E anche la principale assise cittadina, il consiglio comunale, iniziò ad essere vista con sospetto e scetticismo, come luogo di lunghe quanto infruttuose discussioni, lontane dal sentire comune della gente della strada, del cittadino comune, in un linguaggio che, quest’ultimo non era in grado di comprendere, il cosiddetto «politichese, che non conclude niente, che dice tutto e il contrario di tutto», come scrisse nel gennaio ’90, un esponente cittadino del Partito Comunista Italiano sulle pagine del “da Bitonto”, in occasione della crisi di maggioranza di fine ’89 e in vista delle elezioni amministrative. Non più, dunque, luogo di confronto su tematiche complesse riguardanti la città, ma luogo chiuso, insensibile alle istanze del popolo.
Si diffuse anche a Bitonto quell’idea che partiti politici, ma anche sindacati e altri classici istituti di mediazione, stessero solamente a guardare senza saper fare nulla di efficace, nel migliore dei casi. O, nel peggiore, che fossero interessati solamente «ad ottenere posizioni di maggior privilegio, al fine di controllare meglio e spremere il cittadino a proprio uso e consumo». Una partitocrazia “invadente” (riflessione pubblicata su “da Bitonto”, aprile 1990), «come la morfina, che annebbia e mantiene inerti tutti coloro che, essendo stati prescelti all’insegna dell’interesse di partito, non operano certamente nell’interesse della collettività. […] È necessario, prima che sia troppo tardi, eliminare l’invadenza della partitocrazia dispensatrice di clientelismo, lottizzazione e dequalificazione».
Potremmo dilungarci ancora tanto, citando altri esempi di come, nella vulgata comune di inizio anni ’90, il partito politico divenne qualcosa di negativo, di opprimente e inutile allo stesso tempo. Qualcosa di cui, anche la sinistra, che di esso ne aveva storicamente fatto uno strumento di lotta politica traendo notevoli successi, si voleva liberare.

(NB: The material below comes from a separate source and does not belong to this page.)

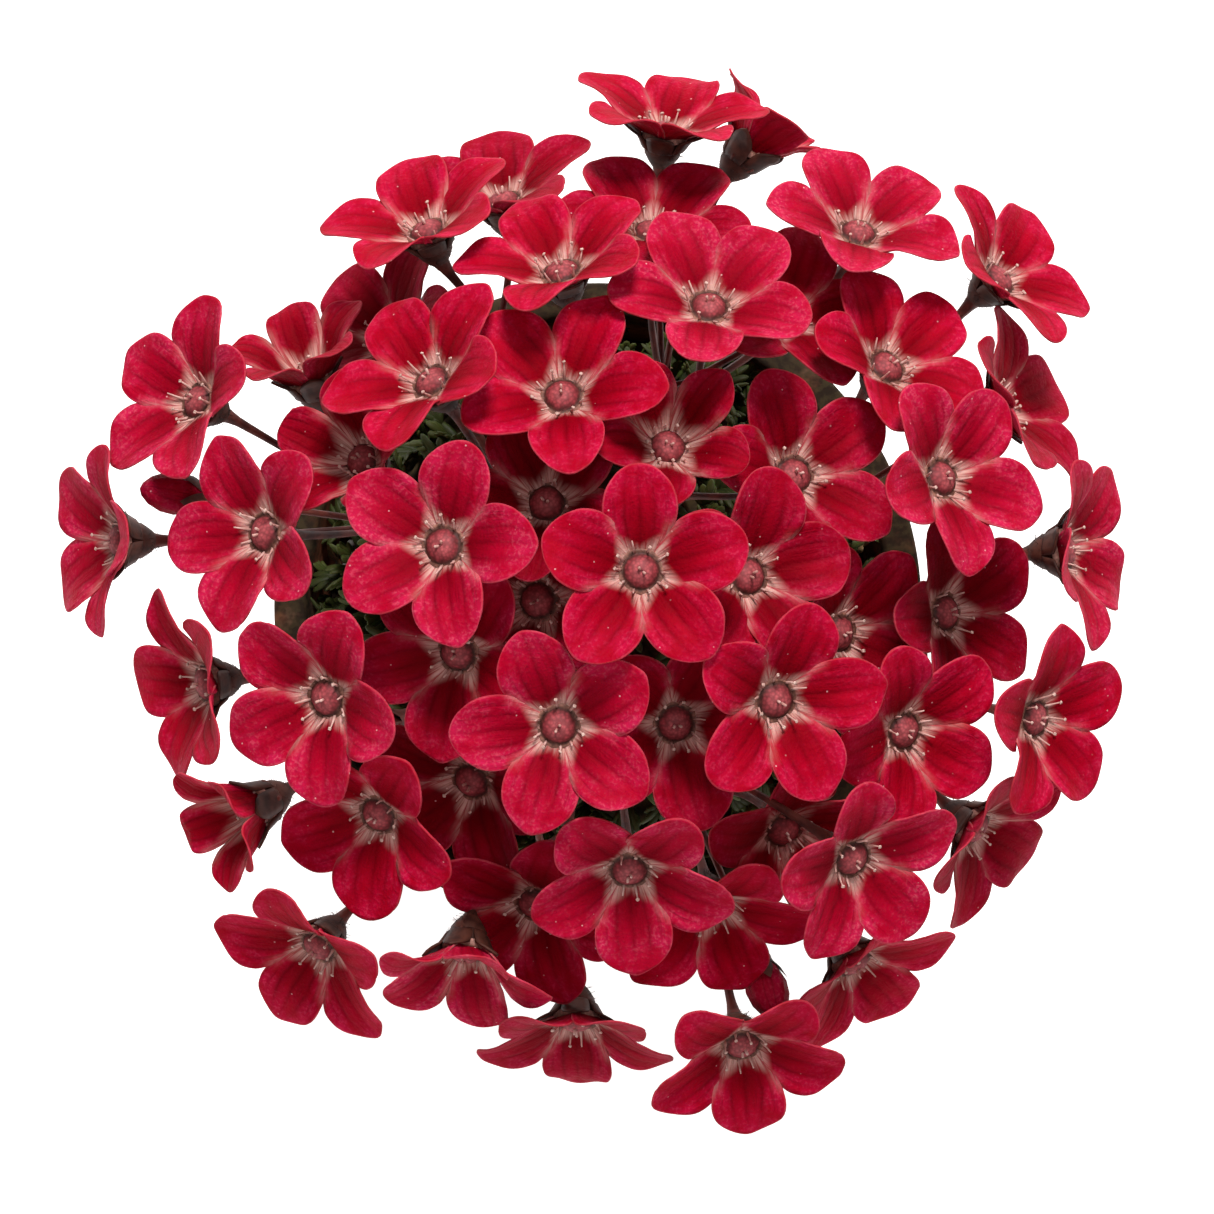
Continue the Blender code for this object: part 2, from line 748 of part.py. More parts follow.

Per una parte molto consistente dell’opinione pubblica e della politica stessa, il partito era diventato l’artefice di tutti i mali della società. Un ostacolo alla modernizzazione di Bitonto e dell’Italia. Qualcosa da indebolire con riforme che, di lì a breve, avrebbero visto la luce, anche grazie agli stessi partiti che, alla ricerca di una nuova voglia di legittimità presso l’opinione pubblica, fecero a gara a rincorrere il vento antipolitico e antipartitico.
La prima di queste riforme sarà quella della riforma elettorale che, sulla spinta del referendum del ’91 (torneremo su quest’argomento domenica prossima), porterò alla fine del sistema proporzionale e all’introduzione del maggioritario. Si preparò, dunque, il terreno per quella “grande slavina” di cui parlò lo storico Luciano Cafagna, che portò ad una vera e propria crisi della democrazia e alla fine dei tradizionali partiti della prima fase della storia repubblicana italiana, ribattezzata, in seguito, Prima Repubblica. Si rivelerà, come vedremo, un’illusione. I partiti scomparvero, ma i problemi che ad essi si attribuivano rimasero e, talvolta, si acuirono.